[Task prompt]: Return only the lines from the top of the material through the line marked by "return start *", unaltered.

[Information supplied]:
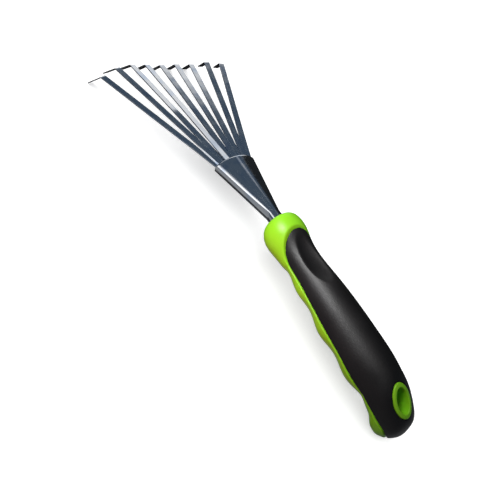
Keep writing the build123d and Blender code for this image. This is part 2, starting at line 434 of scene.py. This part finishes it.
def half_mouth():
    """Right half of the mouth's outline, from the middle of the hem up to the crown."""
    rise = MOUTH_CROWN - MOUTH_CORNER
    radius = (MOUTH_HALF_WIDTH ** 2 + rise ** 2) / (2 * rise)
    centre = MOUTH_CROWN - radius
    reach = math.asin(MOUTH_HALF_WIDTH / radius)
    arch = [(radius * math.sin(a), centre + radius * math.cos(a)) for a in np.linspace(reach, 0, 60)]
    outline = [(0.0, MOUTH_HEM), (MOUTH_HALF_WIDTH, MOUTH_HEM)] + arch
    return outline


def opening_half_width(x):
    """Half width of the gap under the hood, at x behind the mouth. 0 where it has closed."""
    narrowing = (TUBE_RADIUS - MOUTH_HALF_WIDTH) / HOOD_LENGTH
    if -x <= OPENING_STRAIGHT:
        return MOUTH_HALF_WIDTH + narrowing * -x - SHEET - LIP
    if -x >= OPENING_LENGTH:
        return 0.0
    run = (-x - OPENING_STRAIGHT) / (OPENING_LENGTH - OPENING_STRAIGHT)
    start = MOUTH_HALF_WIDTH + narrowing * OPENING_STRAIGHT - SHEET - LIP
    return start * (1 - run ** 2) ** OPENING_CURVE * (1 - OPENING_TAPER * run)


HOOD_ROWS = 150
TUBE_ROWS = 12
MOUTH_ROWS = 9  # more rows where the mouth's lip turns down
OPENING_ROWS = 14  # and where the opening closes
OPENING_END = 3.0  # the length that those last ones are spread over
SOCKET_COLUMNS = 72  # on each side
SOCKET_GRAIN = 0.06  # metres of grain round the socket
HEM_REACH = 1.02  # the hem is followed this much past its corner
MOUTH_LIP = 1.1  # the length at the mouth that the press has turned down a little
MOUTH_DIP = 0.24
MOUTH_ROUND = 0.75  # how far the corners of the mouth's outline are smoothed
OPENING_CURVE = 0.62  # power of the opening's closing end, where 0.5 is an ellipse
OPENING_TAPER = 0.10
SOCKET_EDGE = 0.22  # width of the broken edges of the sheet


def build_socket():
    """The hood and the tube as one sheet, blended from the mouth's outline to a circle, then thickened."""
    outline, shares = smooth_line(half_mouth(), MOUTH_ROUND)
    outline[0] = (0.0, MOUTH_HEM)
    outline[-1] = (0.0, outline[-1][1])
    mouth = np.array(half_mouth())
    lengths = np.concatenate([[0], np.cumsum(np.linalg.norm(np.diff(mouth, axis=0), axis=1))])
    hem_share = lengths[1] / lengths[-1]
    wall_share = lengths[2] / lengths[-1]
    angles = np.interp(shares, [0, hem_share, wall_share, 1], [-90, -45, 30, 90])
    circle = TUBE_RADIUS * np.stack([np.cos(np.radians(angles)), np.sin(np.radians(angles))], axis=1)
    stations = list(-HOOD_LENGTH * np.linspace(0, 1, HOOD_ROWS))
    stations += list(np.linspace(-HOOD_LENGTH - 2, -SOCKET_LENGTH, TUBE_ROWS))
    stations += list(-np.linspace(0, MOUTH_LIP, MOUTH_ROWS))
    stations += list(-OPENING_LENGTH + OPENING_END * np.linspace(0, 1, OPENING_ROWS) ** 2)
    stations = sorted(set(stations), reverse=True)
    place = lay()
    vertices, uvs, faces = [], [], []
    width = 2 * SOCKET_COLUMNS + 1
    for x in stations:
        blend = min(-x / HOOD_LENGTH, 1.0)
        section = outline * (1 - blend) + circle * blend
        gap = opening_half_width(x)
        hem = shares <= hem_share * HEM_REACH
        start = float(np.interp(gap, section[hem, 0], shares[hem])) if gap > 0 else 0.0
        spread = start + (1 - start) * np.linspace(0, 1, SOCKET_COLUMNS + 1)
        half = np.stack([np.interp(spread, shares, section[:, i]) for i in range(2)], axis=1)
        ring = [(y, z) for y, z in half] + [(-y, z) for y, z in half[::-1][1:]]
        for column, (y, z) in enumerate(ring):
            dip = MOUTH_DIP * fade(1 + x / MOUTH_LIP) if z > 0 else 0.0
            vertices.append(place @ Vector((x, y, z - dip)))
            uvs.append((x * MM, column / width * SOCKET_GRAIN))
    for row in range(len(stations) - 1):
        for column in range(width - 1):
            a = row * width + column
            faces.append((a, a + 1, a + 1 + width, a + width))
    obj = mesh_object("socket_shell", vertices, faces, uvs)
    work = bmesh.new()
    work.from_mesh(obj.data)
    bmesh.ops.remove_doubles(work, verts=work.verts, dist=2e-6)
    bmesh.ops.recalc_face_normals(work, faces=work.faces)
    top = max(work.faces, key=lambda face: face.calc_center_median().z)
    if top.normal.z < 0:
        bmesh.ops.reverse_faces(work, faces=work.faces)
    work.to_mesh(obj.data)
    work.free()
    solid = obj.modifiers.new("thickness", "SOLIDIFY")
    solid.thickness = SHEET * MM
    solid.offset = -1.0
    solid.use_even_offset = True
    edge = obj.modifiers.new("edge", "BEVEL")
    edge.width = SOCKET_EDGE * MM
    edge.segments = 3
    edge.limit_method = "ANGLE"
    edge.angle_limit = math.radians(60)
    edge.harden_normals = True
    return finish_piece(obj, ["tine_socket"], SOCKET_STEEL)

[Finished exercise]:
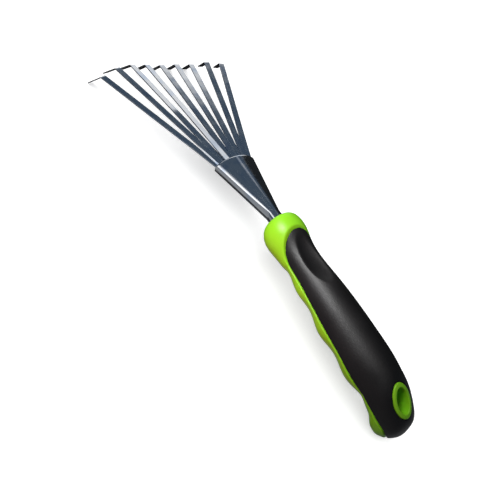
Keep writing the build123d and Blender code for this image. This is part 2, starting at line 434 of scene.py. This part finishes it.
def half_mouth():
    """Right half of the mouth's outline, from the middle of the hem up to the crown."""
    rise = MOUTH_CROWN - MOUTH_CORNER
    radius = (MOUTH_HALF_WIDTH ** 2 + rise ** 2) / (2 * rise)
    centre = MOUTH_CROWN - radius
    reach = math.asin(MOUTH_HALF_WIDTH / radius)
    arch = [(radius * math.sin(a), centre + radius * math.cos(a)) for a in np.linspace(reach, 0, 60)]
    outline = [(0.0, MOUTH_HEM), (MOUTH_HALF_WIDTH, MOUTH_HEM)] + arch
    return outline


def opening_half_width(x):
    """Half width of the gap under the hood, at x behind the mouth. 0 where it has closed."""
    narrowing = (TUBE_RADIUS - MOUTH_HALF_WIDTH) / HOOD_LENGTH
    if -x <= OPENING_STRAIGHT:
        return MOUTH_HALF_WIDTH + narrowing * -x - SHEET - LIP
    if -x >= OPENING_LENGTH:
        return 0.0
    run = (-x - OPENING_STRAIGHT) / (OPENING_LENGTH - OPENING_STRAIGHT)
    start = MOUTH_HALF_WIDTH + narrowing * OPENING_STRAIGHT - SHEET - LIP
    return start * (1 - run ** 2) ** OPENING_CURVE * (1 - OPENING_TAPER * run)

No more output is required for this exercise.